Unfortunately, fear of being accused of being anti-Semitic, and the daunting complexity of the Israeli-Palestinian conflict, have all but prevented a reasoned discussion of this issue. The question is not whether "they did it for Israel," but to what degree the policy prescriptions advanced by figures like Perle, and implemented by Bush, are correct. In that vitally needed civic discussion, the central Israeli-Palestinian issue must come up.
Whatever its origins, the world imagined by Perle and Frum is a strange combination of Hobbes and Popeye. It is a world in which a mighty, hulking America walks about with a huge stick, smiting enemies like boardwalk frogs who conveniently never pop back up, with allies who never interfere, backed up by an economy able to write endless blank checks. "Will we need to go after a terrorist camp in some remote village in Indonesia? Or raid Syria to retrieve or destroy weapons of mass destruction that may have been sent there by Saddam Hussein for safekeeping?" the authors breezily ask. "Or strike a decisive blow against a North Korean facility about to produce nuclear weapons for a terrorist customer?" Who the heck knows? Maybe those frogs could do with a taste of the lash, too.

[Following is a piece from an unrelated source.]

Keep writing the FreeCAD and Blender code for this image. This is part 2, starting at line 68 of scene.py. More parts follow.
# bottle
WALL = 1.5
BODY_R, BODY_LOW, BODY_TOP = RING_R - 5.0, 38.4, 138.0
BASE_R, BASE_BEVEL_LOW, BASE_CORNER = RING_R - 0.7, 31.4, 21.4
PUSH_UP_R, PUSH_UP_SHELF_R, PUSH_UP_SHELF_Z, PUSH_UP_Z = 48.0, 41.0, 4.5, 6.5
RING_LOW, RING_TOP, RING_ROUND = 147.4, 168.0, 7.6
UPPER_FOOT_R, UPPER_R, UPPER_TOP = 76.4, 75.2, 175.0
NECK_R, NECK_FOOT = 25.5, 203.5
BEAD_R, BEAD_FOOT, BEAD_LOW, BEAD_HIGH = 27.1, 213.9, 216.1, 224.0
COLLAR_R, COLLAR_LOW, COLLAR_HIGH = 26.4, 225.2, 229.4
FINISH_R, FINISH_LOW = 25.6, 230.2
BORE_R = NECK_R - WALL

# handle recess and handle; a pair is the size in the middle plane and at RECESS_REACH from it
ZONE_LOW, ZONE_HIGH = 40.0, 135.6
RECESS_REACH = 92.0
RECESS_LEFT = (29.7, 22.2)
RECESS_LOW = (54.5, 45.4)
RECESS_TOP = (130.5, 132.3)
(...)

And despite its handy veneer of Wilsonian idealism, it is essentially a selfish world, a world without altruism or any higher purpose beyond city-on-a-hill banalities about American greatness. Now that the weapons of mass destruction have turned out to be a fraud, apologists for the war have become fond of touting their humanist credentials: We saved the Iraqi people from Saddam. But it rings false, just as does Bush's sudden pose as a grand humanitarian. Strip away the authors' moral pretensions and you find a philosophy of pure realpolitik, naked self-interest.

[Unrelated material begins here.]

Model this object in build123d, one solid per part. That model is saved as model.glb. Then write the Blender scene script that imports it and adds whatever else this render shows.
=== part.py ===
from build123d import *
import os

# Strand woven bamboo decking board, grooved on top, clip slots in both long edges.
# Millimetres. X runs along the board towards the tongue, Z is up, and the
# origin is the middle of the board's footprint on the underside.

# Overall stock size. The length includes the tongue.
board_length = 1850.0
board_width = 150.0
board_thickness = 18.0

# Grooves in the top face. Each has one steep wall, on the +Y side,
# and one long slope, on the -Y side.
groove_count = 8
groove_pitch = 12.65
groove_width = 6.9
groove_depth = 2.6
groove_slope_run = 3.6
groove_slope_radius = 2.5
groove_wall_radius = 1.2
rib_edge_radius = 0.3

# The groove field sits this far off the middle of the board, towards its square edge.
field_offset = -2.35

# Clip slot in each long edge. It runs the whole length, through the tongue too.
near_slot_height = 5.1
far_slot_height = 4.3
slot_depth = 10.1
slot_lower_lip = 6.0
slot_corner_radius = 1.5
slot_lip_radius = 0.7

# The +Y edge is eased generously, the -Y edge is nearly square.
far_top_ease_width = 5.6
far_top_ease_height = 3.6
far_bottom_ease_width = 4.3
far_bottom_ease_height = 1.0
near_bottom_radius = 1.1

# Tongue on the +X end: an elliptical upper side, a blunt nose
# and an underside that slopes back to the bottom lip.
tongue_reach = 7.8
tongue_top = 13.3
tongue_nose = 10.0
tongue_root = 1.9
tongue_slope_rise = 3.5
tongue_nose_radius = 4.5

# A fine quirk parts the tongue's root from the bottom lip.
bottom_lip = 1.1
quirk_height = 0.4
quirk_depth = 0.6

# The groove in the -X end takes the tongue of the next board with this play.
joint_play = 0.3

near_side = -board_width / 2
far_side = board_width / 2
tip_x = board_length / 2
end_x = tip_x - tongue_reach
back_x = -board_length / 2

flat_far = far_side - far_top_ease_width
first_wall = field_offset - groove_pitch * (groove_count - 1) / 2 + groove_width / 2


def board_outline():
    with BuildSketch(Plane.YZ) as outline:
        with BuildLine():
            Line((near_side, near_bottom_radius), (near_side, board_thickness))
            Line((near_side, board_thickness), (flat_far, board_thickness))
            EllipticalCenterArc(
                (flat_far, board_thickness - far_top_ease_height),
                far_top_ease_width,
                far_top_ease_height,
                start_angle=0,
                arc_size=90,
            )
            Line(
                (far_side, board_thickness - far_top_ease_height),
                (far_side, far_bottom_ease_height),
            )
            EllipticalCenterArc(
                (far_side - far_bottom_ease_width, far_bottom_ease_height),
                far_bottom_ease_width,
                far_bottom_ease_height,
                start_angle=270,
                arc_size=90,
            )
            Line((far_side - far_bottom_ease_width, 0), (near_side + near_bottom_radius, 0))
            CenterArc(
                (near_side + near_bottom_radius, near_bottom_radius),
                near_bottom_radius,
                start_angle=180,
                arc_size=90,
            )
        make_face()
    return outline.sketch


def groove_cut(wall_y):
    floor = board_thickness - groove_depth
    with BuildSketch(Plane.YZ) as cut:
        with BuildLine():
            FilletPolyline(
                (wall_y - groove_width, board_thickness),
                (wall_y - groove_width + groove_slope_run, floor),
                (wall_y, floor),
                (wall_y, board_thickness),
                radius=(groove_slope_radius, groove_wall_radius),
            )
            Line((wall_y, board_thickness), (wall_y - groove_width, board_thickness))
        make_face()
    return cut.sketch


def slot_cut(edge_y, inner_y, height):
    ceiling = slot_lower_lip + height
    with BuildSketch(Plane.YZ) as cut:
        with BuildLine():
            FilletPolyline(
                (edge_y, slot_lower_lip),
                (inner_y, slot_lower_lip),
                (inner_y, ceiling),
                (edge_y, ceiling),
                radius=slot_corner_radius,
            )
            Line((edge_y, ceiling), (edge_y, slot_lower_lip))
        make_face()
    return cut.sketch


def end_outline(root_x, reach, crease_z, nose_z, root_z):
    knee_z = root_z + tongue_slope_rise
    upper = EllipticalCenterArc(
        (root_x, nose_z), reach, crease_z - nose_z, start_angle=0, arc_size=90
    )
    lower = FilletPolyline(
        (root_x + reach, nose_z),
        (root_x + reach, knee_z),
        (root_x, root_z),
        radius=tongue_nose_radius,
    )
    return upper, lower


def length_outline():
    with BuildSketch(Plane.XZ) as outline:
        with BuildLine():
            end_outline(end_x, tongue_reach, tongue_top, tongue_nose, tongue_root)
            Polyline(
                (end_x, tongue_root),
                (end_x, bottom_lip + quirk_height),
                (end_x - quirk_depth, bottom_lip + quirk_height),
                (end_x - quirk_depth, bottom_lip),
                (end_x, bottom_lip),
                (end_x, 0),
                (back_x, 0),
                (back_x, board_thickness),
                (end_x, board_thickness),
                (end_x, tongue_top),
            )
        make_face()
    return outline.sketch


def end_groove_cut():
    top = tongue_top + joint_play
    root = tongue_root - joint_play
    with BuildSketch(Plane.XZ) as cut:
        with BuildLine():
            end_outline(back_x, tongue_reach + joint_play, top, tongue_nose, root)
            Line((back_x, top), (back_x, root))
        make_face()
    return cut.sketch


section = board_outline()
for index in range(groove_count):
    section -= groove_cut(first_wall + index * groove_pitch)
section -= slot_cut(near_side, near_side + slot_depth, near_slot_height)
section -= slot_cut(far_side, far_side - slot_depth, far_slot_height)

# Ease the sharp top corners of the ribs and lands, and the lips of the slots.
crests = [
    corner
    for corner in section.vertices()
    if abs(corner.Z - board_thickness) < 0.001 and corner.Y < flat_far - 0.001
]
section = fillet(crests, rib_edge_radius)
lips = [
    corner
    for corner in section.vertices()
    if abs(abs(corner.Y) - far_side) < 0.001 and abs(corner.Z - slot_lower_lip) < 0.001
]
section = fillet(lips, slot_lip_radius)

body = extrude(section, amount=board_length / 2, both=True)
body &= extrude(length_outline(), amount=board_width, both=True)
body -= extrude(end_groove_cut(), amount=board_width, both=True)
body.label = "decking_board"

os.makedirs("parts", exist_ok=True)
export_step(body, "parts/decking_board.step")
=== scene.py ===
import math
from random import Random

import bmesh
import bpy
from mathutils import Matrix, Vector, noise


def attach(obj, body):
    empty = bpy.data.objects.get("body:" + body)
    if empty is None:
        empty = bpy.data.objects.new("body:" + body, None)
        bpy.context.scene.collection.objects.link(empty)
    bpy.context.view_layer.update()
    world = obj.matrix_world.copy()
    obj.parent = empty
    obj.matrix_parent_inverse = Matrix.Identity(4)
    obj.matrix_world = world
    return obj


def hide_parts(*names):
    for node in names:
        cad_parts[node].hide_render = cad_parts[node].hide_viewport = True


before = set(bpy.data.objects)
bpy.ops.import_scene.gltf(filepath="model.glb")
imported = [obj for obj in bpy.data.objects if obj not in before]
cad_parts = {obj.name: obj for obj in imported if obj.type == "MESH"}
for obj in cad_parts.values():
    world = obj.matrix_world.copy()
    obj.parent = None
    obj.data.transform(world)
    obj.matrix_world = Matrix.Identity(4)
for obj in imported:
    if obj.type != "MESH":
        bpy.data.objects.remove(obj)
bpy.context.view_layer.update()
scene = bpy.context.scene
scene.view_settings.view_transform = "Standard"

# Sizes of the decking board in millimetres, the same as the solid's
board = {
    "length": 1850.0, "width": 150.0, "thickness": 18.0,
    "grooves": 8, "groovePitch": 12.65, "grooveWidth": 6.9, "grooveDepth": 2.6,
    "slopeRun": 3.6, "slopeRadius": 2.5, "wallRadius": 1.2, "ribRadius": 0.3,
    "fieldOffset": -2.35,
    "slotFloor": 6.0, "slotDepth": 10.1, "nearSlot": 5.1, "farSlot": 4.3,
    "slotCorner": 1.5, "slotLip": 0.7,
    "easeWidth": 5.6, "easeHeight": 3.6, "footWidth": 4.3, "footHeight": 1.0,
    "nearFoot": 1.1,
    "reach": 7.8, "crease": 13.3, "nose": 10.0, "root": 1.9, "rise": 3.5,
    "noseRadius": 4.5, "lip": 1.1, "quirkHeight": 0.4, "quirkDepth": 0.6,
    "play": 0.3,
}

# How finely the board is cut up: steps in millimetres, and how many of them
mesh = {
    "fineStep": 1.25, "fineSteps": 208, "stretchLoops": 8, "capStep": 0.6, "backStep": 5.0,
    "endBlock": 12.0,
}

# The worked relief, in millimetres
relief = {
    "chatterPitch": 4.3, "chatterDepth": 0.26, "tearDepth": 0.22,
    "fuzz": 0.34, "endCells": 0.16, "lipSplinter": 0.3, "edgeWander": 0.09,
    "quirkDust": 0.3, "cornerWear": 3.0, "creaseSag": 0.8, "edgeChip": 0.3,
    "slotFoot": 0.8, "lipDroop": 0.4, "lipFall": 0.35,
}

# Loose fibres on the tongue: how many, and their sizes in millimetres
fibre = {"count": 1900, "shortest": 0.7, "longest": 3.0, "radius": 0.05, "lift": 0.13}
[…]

The authors are fond of hinting that "most Americans" are unflinching, heroic opponents of evil like themselves. But I doubt that most Americans really want to inhabit the America -- and the world -- depicted here. Fighting an intelligent war on terror is one thing. But when you think about it, the endless, obsessive, solitary war they recommend looks strangely self-destructive -- almost, one might say, like the mission of a suicide bomber.